* START Data entries *

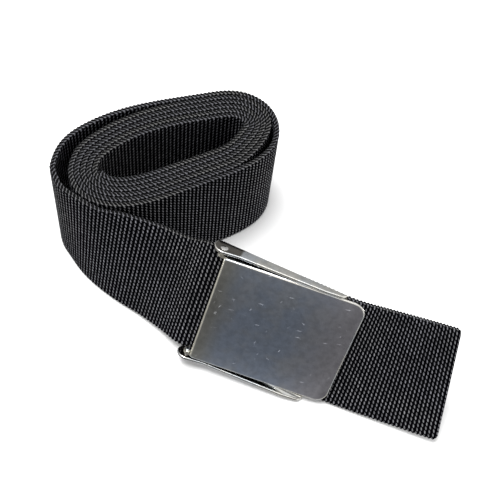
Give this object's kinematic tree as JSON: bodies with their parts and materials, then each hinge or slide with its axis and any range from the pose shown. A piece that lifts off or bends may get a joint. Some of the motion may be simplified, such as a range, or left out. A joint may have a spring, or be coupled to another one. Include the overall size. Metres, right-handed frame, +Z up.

* END Data entries *
* START Data entries *

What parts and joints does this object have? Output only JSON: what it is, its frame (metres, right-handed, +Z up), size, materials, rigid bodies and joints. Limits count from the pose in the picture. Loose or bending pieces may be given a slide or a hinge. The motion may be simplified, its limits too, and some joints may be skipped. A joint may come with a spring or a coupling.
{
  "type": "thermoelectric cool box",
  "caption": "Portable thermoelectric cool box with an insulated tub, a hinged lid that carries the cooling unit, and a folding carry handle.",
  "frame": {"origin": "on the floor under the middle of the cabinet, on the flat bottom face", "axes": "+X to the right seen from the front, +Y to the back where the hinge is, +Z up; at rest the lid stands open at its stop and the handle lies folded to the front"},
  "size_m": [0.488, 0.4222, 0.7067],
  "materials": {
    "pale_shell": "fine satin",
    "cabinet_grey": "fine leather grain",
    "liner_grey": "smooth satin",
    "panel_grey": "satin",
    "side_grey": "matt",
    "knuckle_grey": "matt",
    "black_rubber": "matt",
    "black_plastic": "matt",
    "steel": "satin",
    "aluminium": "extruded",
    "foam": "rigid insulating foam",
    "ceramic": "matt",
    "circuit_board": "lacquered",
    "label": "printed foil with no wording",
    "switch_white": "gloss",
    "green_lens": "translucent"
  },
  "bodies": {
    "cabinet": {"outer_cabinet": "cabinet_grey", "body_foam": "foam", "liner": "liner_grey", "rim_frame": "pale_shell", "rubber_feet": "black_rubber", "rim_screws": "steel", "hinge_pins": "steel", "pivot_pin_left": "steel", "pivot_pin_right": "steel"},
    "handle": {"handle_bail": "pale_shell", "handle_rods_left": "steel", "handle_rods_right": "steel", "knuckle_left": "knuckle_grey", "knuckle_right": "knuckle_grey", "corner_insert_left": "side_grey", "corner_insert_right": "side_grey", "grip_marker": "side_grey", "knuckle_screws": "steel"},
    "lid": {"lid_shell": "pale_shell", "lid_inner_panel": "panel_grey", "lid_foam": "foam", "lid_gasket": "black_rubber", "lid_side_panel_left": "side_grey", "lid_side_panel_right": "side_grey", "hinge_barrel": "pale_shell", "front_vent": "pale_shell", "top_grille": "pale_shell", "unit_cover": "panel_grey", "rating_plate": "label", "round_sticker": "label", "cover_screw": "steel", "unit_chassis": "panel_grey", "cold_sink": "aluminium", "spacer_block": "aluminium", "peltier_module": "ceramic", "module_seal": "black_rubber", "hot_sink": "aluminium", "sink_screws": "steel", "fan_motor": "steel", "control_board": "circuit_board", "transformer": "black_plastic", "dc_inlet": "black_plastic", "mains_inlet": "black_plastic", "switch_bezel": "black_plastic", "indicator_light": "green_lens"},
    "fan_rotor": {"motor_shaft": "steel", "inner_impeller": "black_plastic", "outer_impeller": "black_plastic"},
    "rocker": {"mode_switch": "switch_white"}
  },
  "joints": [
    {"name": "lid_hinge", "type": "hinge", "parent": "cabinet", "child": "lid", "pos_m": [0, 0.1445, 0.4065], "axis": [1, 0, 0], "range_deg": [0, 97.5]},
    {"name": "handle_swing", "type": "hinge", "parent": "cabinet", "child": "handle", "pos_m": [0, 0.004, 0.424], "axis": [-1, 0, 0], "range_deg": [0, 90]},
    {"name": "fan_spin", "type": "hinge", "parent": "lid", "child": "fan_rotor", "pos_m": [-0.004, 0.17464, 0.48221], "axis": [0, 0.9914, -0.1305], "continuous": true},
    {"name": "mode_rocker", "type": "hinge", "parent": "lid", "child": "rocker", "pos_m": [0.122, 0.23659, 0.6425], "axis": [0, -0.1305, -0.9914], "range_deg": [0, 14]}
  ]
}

* END Data entries *
* START Data entries *

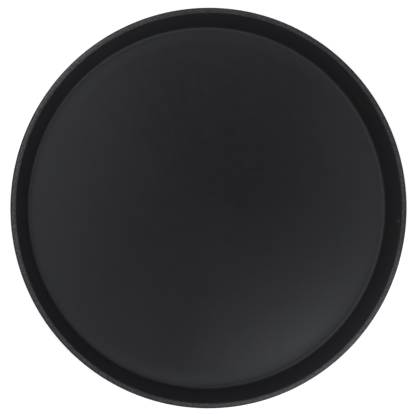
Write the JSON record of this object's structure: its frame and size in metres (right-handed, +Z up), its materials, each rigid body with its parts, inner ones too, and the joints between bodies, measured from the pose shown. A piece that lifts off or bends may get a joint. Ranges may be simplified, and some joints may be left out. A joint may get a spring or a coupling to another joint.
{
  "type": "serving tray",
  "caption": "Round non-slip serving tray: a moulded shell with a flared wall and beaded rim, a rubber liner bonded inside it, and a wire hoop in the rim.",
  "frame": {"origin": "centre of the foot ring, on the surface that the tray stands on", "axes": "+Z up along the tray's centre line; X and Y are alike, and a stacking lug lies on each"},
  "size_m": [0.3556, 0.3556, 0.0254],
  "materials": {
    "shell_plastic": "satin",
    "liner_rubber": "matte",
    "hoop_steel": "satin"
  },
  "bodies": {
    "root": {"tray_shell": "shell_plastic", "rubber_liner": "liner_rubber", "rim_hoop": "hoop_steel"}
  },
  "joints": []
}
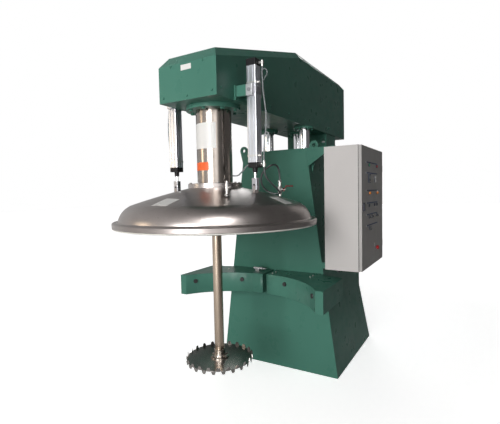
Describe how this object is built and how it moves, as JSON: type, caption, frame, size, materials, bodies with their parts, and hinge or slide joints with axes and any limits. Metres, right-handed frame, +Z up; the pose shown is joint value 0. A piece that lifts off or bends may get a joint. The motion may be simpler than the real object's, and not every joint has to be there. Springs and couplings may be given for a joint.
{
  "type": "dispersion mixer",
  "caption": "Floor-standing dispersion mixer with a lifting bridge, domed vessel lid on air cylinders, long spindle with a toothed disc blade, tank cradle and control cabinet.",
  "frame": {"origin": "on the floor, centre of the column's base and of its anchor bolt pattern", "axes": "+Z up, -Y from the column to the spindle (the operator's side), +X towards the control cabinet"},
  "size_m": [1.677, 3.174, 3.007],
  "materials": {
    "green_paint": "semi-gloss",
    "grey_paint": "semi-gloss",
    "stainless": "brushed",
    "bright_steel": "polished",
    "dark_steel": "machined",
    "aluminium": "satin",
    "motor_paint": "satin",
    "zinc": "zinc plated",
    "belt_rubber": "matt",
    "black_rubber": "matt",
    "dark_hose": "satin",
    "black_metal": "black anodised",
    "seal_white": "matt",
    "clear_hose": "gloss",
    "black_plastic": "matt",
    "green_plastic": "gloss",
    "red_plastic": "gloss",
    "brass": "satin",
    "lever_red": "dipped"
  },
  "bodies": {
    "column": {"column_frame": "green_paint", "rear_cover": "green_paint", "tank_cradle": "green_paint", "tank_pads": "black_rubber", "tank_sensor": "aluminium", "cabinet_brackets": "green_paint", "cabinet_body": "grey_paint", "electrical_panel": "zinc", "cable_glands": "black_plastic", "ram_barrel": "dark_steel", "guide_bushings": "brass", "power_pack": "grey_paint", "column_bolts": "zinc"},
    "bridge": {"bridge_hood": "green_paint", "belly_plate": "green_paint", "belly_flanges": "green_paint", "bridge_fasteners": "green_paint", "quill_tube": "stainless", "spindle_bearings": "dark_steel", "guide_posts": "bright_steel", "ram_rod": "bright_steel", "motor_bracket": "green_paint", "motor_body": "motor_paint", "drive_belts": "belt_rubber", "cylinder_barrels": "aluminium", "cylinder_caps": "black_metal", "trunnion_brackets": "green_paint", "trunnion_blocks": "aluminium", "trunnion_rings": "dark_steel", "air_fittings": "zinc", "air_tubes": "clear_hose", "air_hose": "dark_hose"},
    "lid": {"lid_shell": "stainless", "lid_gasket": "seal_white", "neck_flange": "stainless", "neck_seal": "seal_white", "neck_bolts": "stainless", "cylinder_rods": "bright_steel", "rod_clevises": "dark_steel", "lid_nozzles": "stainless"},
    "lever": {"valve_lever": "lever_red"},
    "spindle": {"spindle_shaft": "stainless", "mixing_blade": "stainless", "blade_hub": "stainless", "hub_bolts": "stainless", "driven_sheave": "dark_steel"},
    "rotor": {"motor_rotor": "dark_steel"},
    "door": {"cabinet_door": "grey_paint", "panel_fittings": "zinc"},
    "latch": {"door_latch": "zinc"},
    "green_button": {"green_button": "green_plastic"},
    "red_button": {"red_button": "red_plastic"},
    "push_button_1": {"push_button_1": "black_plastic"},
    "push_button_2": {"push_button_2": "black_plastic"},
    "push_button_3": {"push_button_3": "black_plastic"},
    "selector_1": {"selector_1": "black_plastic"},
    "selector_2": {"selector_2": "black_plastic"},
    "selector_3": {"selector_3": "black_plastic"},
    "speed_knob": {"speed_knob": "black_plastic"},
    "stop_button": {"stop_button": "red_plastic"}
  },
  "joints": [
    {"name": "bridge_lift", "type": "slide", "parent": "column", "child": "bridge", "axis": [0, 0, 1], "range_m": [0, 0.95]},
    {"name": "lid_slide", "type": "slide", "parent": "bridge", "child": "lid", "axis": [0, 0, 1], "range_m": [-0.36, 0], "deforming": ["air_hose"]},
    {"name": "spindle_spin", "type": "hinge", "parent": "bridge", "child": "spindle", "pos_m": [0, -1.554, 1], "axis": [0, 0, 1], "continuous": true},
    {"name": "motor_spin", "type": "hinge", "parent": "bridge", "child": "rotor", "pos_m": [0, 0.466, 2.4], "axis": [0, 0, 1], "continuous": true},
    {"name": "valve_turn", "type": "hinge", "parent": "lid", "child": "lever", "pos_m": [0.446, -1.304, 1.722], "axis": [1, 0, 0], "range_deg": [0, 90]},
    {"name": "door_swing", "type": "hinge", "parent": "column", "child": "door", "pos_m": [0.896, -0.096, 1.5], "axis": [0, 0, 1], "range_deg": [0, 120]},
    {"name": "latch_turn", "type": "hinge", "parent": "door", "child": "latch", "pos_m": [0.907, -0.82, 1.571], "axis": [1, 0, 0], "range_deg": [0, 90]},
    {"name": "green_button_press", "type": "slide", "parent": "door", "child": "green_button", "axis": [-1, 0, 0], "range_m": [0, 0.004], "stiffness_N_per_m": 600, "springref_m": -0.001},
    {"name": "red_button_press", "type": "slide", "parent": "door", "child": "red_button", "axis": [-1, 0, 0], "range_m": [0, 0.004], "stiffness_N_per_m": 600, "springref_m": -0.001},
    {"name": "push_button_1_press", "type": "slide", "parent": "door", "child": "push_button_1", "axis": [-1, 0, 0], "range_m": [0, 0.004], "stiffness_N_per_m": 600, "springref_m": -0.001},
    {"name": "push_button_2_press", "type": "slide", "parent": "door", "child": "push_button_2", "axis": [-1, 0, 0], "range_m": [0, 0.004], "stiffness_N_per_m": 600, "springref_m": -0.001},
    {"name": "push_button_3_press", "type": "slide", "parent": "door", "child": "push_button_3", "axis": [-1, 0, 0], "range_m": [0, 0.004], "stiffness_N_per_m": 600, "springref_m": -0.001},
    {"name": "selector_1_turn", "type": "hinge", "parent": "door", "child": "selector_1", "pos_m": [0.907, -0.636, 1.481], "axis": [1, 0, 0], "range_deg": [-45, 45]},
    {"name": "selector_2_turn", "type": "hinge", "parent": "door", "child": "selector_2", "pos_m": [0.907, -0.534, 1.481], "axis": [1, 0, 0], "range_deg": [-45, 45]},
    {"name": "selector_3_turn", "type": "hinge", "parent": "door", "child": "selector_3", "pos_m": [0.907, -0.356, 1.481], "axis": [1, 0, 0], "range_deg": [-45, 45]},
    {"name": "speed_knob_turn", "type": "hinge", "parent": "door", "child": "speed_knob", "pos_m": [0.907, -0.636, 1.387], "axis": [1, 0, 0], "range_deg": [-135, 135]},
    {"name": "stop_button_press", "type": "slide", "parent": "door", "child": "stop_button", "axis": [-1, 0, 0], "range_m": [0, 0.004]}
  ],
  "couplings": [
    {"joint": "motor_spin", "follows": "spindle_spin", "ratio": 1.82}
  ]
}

* END Data entries *

Go through the records and pull out each line that includes the word "rigid".

What parts and joints does this object have? Output only JSON: what it is, its frame (metres, right-handed, +Z up), size, materials, rigid bodies and joints. Limits count from the pose in the picture. Loose or bending pieces may be given a slide or a hinge. The motion may be simplified, its limits too, and some joints may be skipped. A joint may come with a spring or a coupling.
    "foam": "rigid insulating foam",
Write the JSON record of this object's structure: its frame and size in metres (right-handed, +Z up), its materials, each rigid body with its parts, inner ones too, and the joints between bodies, measured from the pose shown. A piece that lifts off or bends may get a joint. Ranges may be simplified, and some joints may be left out. A joint may get a spring or a coupling to another joint.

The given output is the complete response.